個人でも手に入れられるEやMFTマウント用の
ギア付き低価格シネレンズが出てきた
text&movie○ふるいちやすし
つくばに住む知人が一度撮影に付き合うというので今回の撮影場所はその辺りにすることにした。筑波山には前に一度行ったことがあるので今回は裏の下妻側から山に入り、地図で当てずっぽうに選んだお寺を待ち合わせ場所に決め、そこに夜明け前に着くように走った。とは言え何か特別な景色を期待しているわけでもなく、でもきっかけなんてこんなものでいい。何かを狙って行くのではなく、そこにあるものから美を見つけ、それを撮る。こういう撮影で意外に目や感性をが磨かれていくものだ。

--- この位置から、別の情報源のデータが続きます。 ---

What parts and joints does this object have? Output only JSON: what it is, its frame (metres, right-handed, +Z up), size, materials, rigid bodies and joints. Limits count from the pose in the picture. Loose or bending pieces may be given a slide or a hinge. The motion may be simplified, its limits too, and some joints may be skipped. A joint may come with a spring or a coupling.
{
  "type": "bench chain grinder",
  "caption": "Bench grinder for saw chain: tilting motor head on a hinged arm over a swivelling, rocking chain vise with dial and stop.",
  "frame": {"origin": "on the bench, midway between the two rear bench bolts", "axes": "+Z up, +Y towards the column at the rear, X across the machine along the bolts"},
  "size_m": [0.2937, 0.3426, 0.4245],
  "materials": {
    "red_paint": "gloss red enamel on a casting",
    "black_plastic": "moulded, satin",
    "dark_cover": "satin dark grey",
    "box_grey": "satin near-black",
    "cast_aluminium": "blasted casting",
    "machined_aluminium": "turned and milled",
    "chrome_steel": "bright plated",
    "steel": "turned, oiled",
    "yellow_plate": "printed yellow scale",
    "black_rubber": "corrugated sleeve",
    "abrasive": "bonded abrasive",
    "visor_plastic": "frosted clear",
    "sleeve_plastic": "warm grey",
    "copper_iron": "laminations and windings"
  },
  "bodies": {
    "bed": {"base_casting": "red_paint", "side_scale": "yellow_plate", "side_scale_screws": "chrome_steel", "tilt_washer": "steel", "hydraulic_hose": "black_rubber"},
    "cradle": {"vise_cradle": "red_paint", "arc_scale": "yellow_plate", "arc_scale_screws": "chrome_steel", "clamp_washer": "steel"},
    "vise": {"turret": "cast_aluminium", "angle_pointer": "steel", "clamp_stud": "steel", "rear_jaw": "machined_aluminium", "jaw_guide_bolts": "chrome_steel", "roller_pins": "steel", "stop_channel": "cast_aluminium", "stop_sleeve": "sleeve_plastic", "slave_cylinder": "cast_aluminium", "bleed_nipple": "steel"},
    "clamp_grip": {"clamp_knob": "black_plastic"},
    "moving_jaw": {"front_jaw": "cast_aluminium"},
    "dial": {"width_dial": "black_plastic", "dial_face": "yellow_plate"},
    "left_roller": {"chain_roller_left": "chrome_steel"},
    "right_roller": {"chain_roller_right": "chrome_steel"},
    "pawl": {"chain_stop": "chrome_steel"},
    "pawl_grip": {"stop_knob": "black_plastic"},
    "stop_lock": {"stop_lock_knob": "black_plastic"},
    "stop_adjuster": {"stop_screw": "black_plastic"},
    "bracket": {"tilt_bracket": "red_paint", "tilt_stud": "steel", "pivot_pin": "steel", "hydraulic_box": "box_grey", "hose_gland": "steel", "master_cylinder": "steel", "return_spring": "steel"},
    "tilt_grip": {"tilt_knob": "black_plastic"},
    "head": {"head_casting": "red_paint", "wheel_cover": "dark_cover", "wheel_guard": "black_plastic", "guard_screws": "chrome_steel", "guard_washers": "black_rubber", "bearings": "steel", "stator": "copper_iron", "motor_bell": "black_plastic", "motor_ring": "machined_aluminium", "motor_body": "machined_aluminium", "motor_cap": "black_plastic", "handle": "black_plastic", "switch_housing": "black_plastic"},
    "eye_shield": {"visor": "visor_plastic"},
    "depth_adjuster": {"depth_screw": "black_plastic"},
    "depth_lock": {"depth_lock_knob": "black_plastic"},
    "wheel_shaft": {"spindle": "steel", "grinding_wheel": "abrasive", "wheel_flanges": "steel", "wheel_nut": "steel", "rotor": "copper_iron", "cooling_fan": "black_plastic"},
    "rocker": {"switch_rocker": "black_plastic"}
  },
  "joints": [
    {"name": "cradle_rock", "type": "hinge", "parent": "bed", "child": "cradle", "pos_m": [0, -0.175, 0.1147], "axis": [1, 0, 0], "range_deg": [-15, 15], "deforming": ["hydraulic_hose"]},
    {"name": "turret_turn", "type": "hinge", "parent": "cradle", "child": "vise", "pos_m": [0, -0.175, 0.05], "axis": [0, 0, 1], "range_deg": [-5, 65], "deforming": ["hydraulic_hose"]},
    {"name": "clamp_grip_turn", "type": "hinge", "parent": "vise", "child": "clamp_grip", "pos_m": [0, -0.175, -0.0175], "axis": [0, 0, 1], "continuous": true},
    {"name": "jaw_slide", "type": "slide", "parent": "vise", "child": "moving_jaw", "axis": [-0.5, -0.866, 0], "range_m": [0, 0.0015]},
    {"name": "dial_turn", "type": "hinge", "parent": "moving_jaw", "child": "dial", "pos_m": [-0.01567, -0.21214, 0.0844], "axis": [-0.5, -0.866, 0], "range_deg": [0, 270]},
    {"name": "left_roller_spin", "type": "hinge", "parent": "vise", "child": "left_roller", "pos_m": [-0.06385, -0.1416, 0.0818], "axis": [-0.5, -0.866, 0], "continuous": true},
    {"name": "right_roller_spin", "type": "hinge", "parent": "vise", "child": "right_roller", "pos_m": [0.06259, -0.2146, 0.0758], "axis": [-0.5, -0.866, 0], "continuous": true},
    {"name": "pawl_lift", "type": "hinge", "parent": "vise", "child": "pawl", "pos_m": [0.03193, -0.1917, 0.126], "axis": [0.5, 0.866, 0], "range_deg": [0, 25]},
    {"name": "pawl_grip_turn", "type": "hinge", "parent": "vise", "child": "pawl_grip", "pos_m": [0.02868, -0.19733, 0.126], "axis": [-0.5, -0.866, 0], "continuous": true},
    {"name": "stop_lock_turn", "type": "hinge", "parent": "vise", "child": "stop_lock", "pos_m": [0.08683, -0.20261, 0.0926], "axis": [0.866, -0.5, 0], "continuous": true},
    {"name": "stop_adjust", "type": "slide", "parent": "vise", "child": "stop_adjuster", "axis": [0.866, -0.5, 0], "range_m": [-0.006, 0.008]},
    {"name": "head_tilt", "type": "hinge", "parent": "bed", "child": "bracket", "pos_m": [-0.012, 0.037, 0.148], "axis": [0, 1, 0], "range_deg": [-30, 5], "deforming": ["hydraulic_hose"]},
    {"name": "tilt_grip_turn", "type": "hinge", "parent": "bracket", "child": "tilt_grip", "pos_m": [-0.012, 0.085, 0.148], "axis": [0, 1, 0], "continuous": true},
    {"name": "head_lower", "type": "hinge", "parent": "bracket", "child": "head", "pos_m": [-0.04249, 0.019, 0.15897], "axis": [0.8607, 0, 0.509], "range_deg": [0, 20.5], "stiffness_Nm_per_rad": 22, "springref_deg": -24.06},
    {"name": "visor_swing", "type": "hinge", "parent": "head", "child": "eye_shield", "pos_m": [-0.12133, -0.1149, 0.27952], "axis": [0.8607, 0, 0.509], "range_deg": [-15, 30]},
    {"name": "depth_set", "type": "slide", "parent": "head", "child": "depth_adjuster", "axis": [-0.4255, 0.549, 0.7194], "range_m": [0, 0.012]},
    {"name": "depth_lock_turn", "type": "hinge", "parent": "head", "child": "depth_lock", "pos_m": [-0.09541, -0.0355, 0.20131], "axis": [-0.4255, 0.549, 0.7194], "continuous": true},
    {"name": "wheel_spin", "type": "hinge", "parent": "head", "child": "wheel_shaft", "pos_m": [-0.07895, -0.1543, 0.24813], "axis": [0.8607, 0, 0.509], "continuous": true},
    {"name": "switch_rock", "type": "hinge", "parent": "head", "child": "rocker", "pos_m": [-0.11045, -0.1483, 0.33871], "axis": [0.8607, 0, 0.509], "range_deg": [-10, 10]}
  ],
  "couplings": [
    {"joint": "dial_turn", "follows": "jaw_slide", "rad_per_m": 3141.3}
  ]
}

今回持参したのは、Inter BEEでもいくつかのメーカーから発表されて注目を浴びていた低価格シネレンズの中からVeydraとKOWA CINE PROMINARを選んだ。映画を撮る、または映画のような表現を可能にするカメラの普及を背景に、交換レンズの需要も高まり、今まであまり聞き慣れないレンズ専門メーカーから、マイクロフォーサーズやEマウントのレンズがいろいろ出てくるのは嬉しいことだし、シネレンズがそういった小型カメラのために開発されるということは今までになかったことだと思う。

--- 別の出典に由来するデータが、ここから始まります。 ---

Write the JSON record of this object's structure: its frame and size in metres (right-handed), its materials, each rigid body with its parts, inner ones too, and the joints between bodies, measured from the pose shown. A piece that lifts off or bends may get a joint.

▲Veydraは大きさからリングの回転角度まできっちり同じ。リグやマットボックスのセッティングを変えることなくレンズ交換が行える。扱いはケンコープロフェッショナルイメージング。
一般的にシネレンズが普通のレンズとどう違うのかと言えば、
①絞りリングにクリックがなく、無段階の調整が可能。②フォローフォーカスやマットボックス等の周辺機器の使用を前提に作られ、フォーカス、絞り、ズーム等のリングにはギアがあり、レンズの長さやリングの位置や回転角度等がシリーズで統一されている。③フォーカス操作によって画角が変わらない、ズームの操作によってフォーカスがずれない等の高度な設計が施されている。といったところだろうか。このような品質を備えたものだから、聞き慣れないメーカーと言えども決して安物ではなく、どちらかと言えば高級レンズといった物が多く、ズームだと数百万円から一千万を越えるような物もあり、とても個人で持てるような物ではなかった。今回お借りした物のように十万円前後のシネレンズが出て来たというのは時代の流れとは言え、結構驚くべきことなのかもしれない。
ただし、このクラスのシネレンズには前述の条件がいくつかクリアーされていない物もあり、自分のスタイルに合わせて慎重に選ぶことが必要だ。いずれにしても今後、動画を撮る者としては、選択肢として注目すべきカテゴリーなのだ。
Veydraは中国製ではあるが、アメリカの会社。元は高価なプライムレンズを作っていたようだが、今回はその小型版とも言えるMini Primeシリーズから25mm、12mmの2本(MFTマウント)。一方KOWAは誇り高きmade in Japan。メインは工業用のひじょうに厳格なレンズを作っている会社(興和光学)だ。こちらの12mmは残念ながら今回使用したJVCのLS300CHには機構上、装着できないため、25mmと8.5mmの2本をお借りした。
▲KOWAはリングの位置こそ同じだが、レンズの長さや形状に違いがある。気になったのはVeydraの距離と絞りの指標が真横になっていることだが、これはカメラマンとは別のフォーカスマンが横から操作をするためで、ワンマン撮影をする時には不便だ。KOWAは興和光学。ネット上にあまり情報はなく、販売しているところも限られている。☎︎03-5614-9540 http://www.kowa-prominar.ne.jp
素性の違いがどういう個性となってレンズのトーンに現れているか楽しみにしていたのだが、普段クラシックレンズを多用し、さらにカメラ側でディテールや彩度を下げてスムーズさを作っている私としては、どちらもビックリするほどシャープで発色も良過ぎる。一瞬、カメラのいつものコントロールを忘れたのかと思って再確認したほどだ。いかにも「近頃の」「高級レンズ」といったしっかり感に満ちた画質だ。
個人的には私が求める「シネマ」とは違って、アメリカンシネレンズと呼びたくなる。特に絞りを開いてぼかした時の合焦したところとの差は驚くべきもので、そのダイナミクスを楽しむべきレンズなのだろう。
そして暫く使っているとようやく目も慣れてきて、その微妙な差も見えてきた。KOWAのほうが少し温もりのある感じかな? Veydraはパッキパキシャープ! そろそろこういった高解像度前提の中で、「自分の画」を見つけることも大切なのかもしれない、なんて思いがよぎる撮影だった。